La linea del premier dunque è stata premiata dai fatti superando le ansie riaperturiste di Matteo Salvini e le opposte angosce super-prudenti di Roberto Speranza. È un po’ la metafora della generale situazione di governo, che vede quotidianamente fibrillare la Lega e come in un gioco di specchi il Pd creando una tensione che però alla prova dei fatti non sortisce alcun effetto politico concreto.
Semmai c’è da chiedersi perché Enrico Letta risponda puntualmente alle provocazioni del capo leghista: probabilmente per darsi una centralità sulla scena che lo identifichi come l’anti-Salvini – e in base a questa logica il segretario del Pd si candiderà alla Camera nel collegio di Siena – nell’idea di una disfida bipolare alle elezioni, quando sarà.
Mentre sempre nel Pd – notizia a latere – sta per nascere una nuova corrente, “Prossima”, guidata da Nicola Oddati e Valentina Cuppi, due esponenti vicinissimi a Nicola Zingaretti: per dire di come ciascuno stia organizzando le truppe.

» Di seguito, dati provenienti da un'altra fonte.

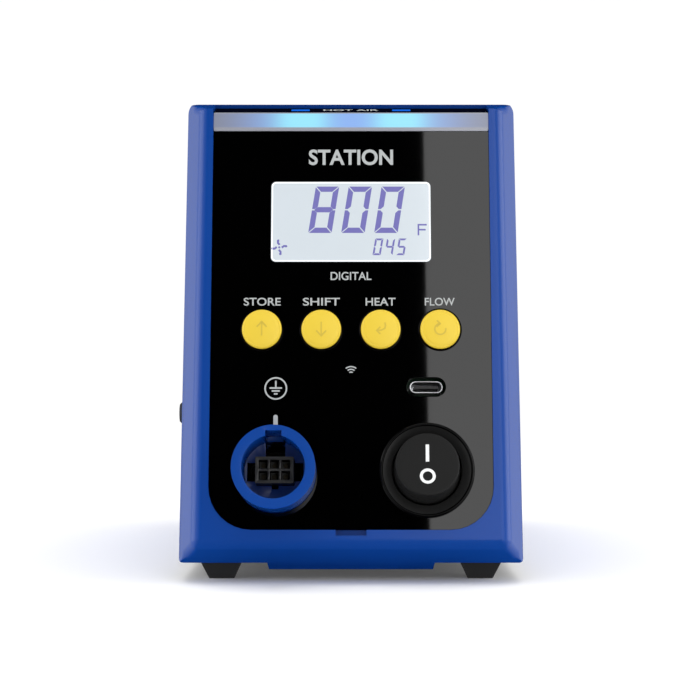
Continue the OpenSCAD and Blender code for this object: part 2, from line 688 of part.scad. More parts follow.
// ---- Electronics ----
module main_board() color("#1c6b3c") difference() {
    box(pcb_x, pcb_x + pcb_w, pcb_y, pcb_y + pcb_l, pcb_z, pcb_top);
    for (p = pcb_holes) translate([p[0], p[1], pcb_z - 1]) cylinder(r = 1.6, h = pcb_t + 2);
}
module board_screws() color("silver") for (p = pcb_holes) translate([p[0], p[1], pcb_top]) screw(2.6, 1.6, 1.25, 6);
coil_x = pcb_x + 25;
coil_y = pcb_y + 26;
module transformer_core() color("#5b5f66") difference() {
    box(coil_x - 17, coil_x + 17, coil_y - 8, coil_y + 8, pcb_top + 1, pcb_top + 29);
    for (side = [-1, 1]) box(coil_x + side * 8.5 - 3, coil_x + side * 8.5 + 3, coil_y - 9, coil_y + 9, pcb_top + 6.5, pcb_top + 23.5);
}
module transformer_coil() color("#b9872f") difference() {
    union() {
        box(coil_x - 11.3, coil_x + 11.3, coil_y - 14, coil_y + 14, pcb_top + 7, pcb_top + 23);
        box(coil_x - 13, coil_x + 13, coil_y - 15, coil_y - 8.2, pcb_top, pcb_top + 25);
        box(coil_x - 13, coil_x + 13, coil_y + 8.2, coil_y + 15, pcb_top, pcb_top + 25);
    }
    box(coil_x - 5.6, coil_x + 5.6, coil_y - 8.1, coil_y + 8.1, 0, big);
    for (side = [-1, 1]) box(coil_x + side * 16.4 - 5, coil_x + side * 16.4 + 5, coil_y - 8.1, coil_y + 8.1, 0, big);
}
module capacitors() color("#2d2f52") for (i = [0:1]) translate([pcb_x + 12 + 13 * i, pcb_y + 55, pcb_top])
    cylinder(r = 5, h = min(12, under_motor));
sink_y = pcb_y + 84;
module heat_sink() color("#a9adb3") {
    box(pcb_x + 9, pcb_x + 37, sink_y, sink_y + 3, pcb_top, pcb_top + 24);
    for (i = [0:6]) box(pcb_x + 9 + 4.4 * i, pcb_x + 10.6 + 4.4 * i, sink_y + 3 - eps, sink_y + 10, pcb_top, pcb_top + 24);
}
module triac() color("#1b1b1d") {
    box(pcb_x + 18, pcb_x + 28, sink_y - 4.4, sink_y, pcb_top + 6, pcb_top + 21);
    for (i = [-1:1]) box(pcb_x + 22.6 + 2.5 * i, pcb_x + 23.4 + 2.5 * i, sink_y - 2.4, sink_y - 1.8, pcb_top, pcb_top + 6 + eps);
}
module relay() color("#2456b8")
    box(pcb_x + 10, pcb_x + 29, pcb_y + 64, pcb_y + 76, pcb_top, pcb_top + min(13, under_motor));
module board_sockets() color("#ece8da") for (y = [pcb_y + 44, pcb_y + 57, pcb_y + 70]) difference() {
    box(pcb_x + 36, pcb_x + 43, y, y + 12, pcb_top, pcb_top + 9);
    box(pcb_x + 37, pcb_x + 42, y + 1, y + 11, pcb_top + 2, pcb_top + 10);
}
ribbon_t = 0.8;
ribbon_up = 46;
ribbon_y = face_y + ribbon_up * sin(lean) - (board_front - board_t) * cos(lean);
ribbon_z = face_z + ribbon_up * cos(lean) + (board_front - board_t) * sin(lean);
module ribbon_cable() color("#c9c6bd") translate([4, 0, 0]) rotate([90, 0, 90]) linear_extrude(12) polygon([
    [ribbon_y, ribbon_z], [ribbon_y + 6, ribbon_z - 1], [pcb_y + 5, pcb_top + 7], [pcb_y + 5, pcb_top],
    [pcb_y + 5 + ribbon_t, pcb_top], [pcb_y + 5 + ribbon_t, pcb_top + 7.4], [ribbon_y + 6.4, ribbon_z - 0.1],
    [ribbon_y + 0.4, ribbon_z + ribbon_t]]);
module air_filter() color("#3b3d40") box(-filter_w / 2, filter_w / 2, back_y - back_sink - back_t - 6, back_y - back_sink - back_t,
    filter_z - filter_h / 2, filter_z + filter_h / 2);

// ---- Mains inlet ----
module inlet_body() color("#131315") difference() {
    union() {
        box(inlet_x - inlet_w / 2, inlet_x + inlet_w / 2, back_y - back_sink, back_y + inlet_flange_t,
            inlet_z - inlet_h / 2, inlet_z + inlet_h / 2);
        box(inlet_x - inlet_body_w / 2, inlet_x + inlet_body_w / 2, back_y - inlet_d, back_y,
            inlet_z - inlet_body_h / 2, inlet_z + inlet_body_h / 2);
    }
    translate([inlet_x, back_y + 3, inlet_z + cavity_up]) rotate([90, 0, 0]) linear_extrude(cavity_d + 3)
        polygon([[-cavity_w / 2, -cavity_h / 2], [cavity_w / 2, -cavity_h / 2], [cavity_w / 2, cavity_h / 2 - 5],
            [cavity_w / 2 - 5, cavity_h / 2], [5 - cavity_w / 2, cavity_h / 2], [-cavity_w / 2, cavity_h / 2 - 5]]);
    box(inlet_x - slot_w / 2, inlet_x + slot_w / 2, back_y - slot_d, back_y + 3,
        inlet_z + slot_up - slot_h / 2, inlet_z + slot_up + slot_h / 2);
    for (p = pin_places) translate([inlet_x + p[0], 0, inlet_z + cavity_up + p[1]])
        box(-1, 1, back_y - 30, back_y - cavity_d + 1, -2, 2);
    for (side = [-1, 1]) translate([inlet_x + side * ear_pitch / 2, 0, inlet_z]) {
        along_y(back_y - 2, back_y + 3, 1.6);
        along_y(back_y + 0.8, back_y + 3, 3);
    }
}
pin_places = [[-7, -2], [7, -2], [0, 2]];
module inlet_pins() color("#d6d8da") for (p = pin_places) translate([inlet_x + p[0], 0, inlet_z + cavity_up + p[1]])
    box(-1, 1, back_y - inlet_d - 6, back_y - 2, -2, 2);
module inlet_screws() color("silver") for (side = [-1, 1])
    translate([inlet_x + side * ear_pitch / 2, back_y + 0.8, inlet_z]) rotate([-90, 0, 0]) screw(2.7, 1.1, 1.5, 8);
module fuse_drawer() color("#1b1b1e") translate([inlet_x, 0, inlet_z + slot_up]) difference() {
    box(-slot_w / 2 + free_gap, slot_w / 2 - free_gap, back_y - 20, back_y + back_reach, free_gap - slot_h / 2, slot_h / 2 - free_gap);
    box(-fuse_l / 2 - 0.2, fuse_l / 2 + 0.2, back_y - 12 - fuse_r, back_y - 12 + fuse_r, -fuse_r, slot_h);
    translate([0, 0, slot_h / 2 - free_gap]) box(-5, 5, back_y + 1, back_y + 4, -1.4, 1);
}
module fuse() color("#d5dde0") translate([inlet_x, back_y - 12, inlet_z + slot_up]) {
    along_x(-fuse_l / 2, fuse_l / 2, fuse_r - 0.05);
}

front_frame();
front_panel();
light_bar();
top_label();
light_windows();
cover();
tray();
back_panel();
feet();
foot_screws();
back_screws();
holder_screws();
display_window();
display_frame();
display_glass();
display_backlight();
display_board();
display_screws();
key_switches();
status_lights();
remote_eye();
key_1();
key_2();
key_3();
key_4();
usb_shell();
usb_tongue();
hose_socket();
socket_plug();
socket_pins();
rocker_housing();
rocker_button();
rocker_tabs();
air_duct();
duct_clips();
blower_housing();
blower_cover();
blower_dampers();
impeller();
motor();
motor_shaft();
main_board();
board_screws();
transformer_core();
transformer_coil();
capacitors();
heat_sink();
triac();
relay();
board_sockets();
ribbon_cable();
air_filter();
inlet_body();
inlet_pins();
inlet_screws();
fuse_drawer();
fuse();
rating_plate();
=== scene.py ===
"""Hot air station: the visible pieces, their finishes and a plain studio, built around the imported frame."""
import json
import math
import bpy
import bmesh
from mathutils import Matrix, Vector


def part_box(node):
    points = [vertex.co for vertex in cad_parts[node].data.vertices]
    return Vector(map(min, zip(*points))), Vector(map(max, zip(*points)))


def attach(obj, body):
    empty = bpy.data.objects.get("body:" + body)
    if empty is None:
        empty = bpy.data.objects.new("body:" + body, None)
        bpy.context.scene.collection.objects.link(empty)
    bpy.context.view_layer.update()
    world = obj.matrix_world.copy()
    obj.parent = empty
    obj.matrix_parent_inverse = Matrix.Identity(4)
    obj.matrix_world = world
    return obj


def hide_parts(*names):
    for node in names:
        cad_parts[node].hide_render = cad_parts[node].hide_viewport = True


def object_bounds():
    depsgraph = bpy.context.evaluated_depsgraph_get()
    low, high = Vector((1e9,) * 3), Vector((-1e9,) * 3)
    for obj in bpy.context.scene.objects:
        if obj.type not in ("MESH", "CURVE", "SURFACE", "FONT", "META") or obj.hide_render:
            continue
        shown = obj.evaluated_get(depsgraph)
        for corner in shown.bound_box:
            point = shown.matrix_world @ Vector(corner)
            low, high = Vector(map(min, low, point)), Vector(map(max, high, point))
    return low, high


bl_info = {
    "name": "Hot Air Station",
    "version": (1, 0, 0),
    "blender": (4, 5, 0),
    "location": "3D View > Sidebar > Station",
    "description": "Builds the pieces and finishes of a bench hot air station",
    "category": "Object",
}

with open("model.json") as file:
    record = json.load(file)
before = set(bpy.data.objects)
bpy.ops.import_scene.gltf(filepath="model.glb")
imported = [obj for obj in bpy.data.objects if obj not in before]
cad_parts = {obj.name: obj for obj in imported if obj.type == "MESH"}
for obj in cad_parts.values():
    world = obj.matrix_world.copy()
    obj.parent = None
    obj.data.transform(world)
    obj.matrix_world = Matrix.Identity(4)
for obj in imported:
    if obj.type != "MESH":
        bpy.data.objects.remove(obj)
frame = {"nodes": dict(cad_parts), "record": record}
cad_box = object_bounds()
MM = 0.001

# ---- Places, worked out from the frame ----
MOUNTS = {mount["name"]: mount for mount in frame["record"]["mounts"]}
JOINTS = {joint["name"]: joint for joint in frame["record"]["behaviour"]["joints"]}
SOCKET = Vector(MOUNTS["hose_collar"]["pos_m"])
OUT = Vector(MOUNTS["hose_collar"]["axis"]).normalized()
LEAN = math.asin(OUT.z)
UP = Vector((0, math.sin(LEAN), math.cos(LEAN)))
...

A proposito di Salvini, invece, malgrado la prevedibile campagna propagandistica che lo porterà a intestarsi il merito dell’accorciamento progressivo del coprifuoco, è chiaro che non è riuscito a modificare di un centimetro quelle che erano, e sono, le decisioni di Draghi.
Se le cose dovessero proseguire per il verso giusto, e a meno di una una follia collettiva degli italiani, l’Italia si avvia dunque a diventare progressivamente “bianca”, il che vuol dire che si tornerà a come eravamo, solo con mascherine e distanze di sicurezza (dal 1 giugno Friuli Venezia Giulia, Molise e Sardegna in zona bianca. Dal 7 giugno anche Abruzzo, Veneto e Liguria).
Andiamo dunque verso un’estate che non dovrà essere di follia ma di attento ritorno alla normalità perduta. Nei prossimi giorni il governo varerà poi il decreto da 40 miliardi, un’iniezione di liquidità notevolissima per far riprendere attività produttive strategiche e ristorare meglio chi ne ha diritto. Se tutto funziona, il Paese respirerà.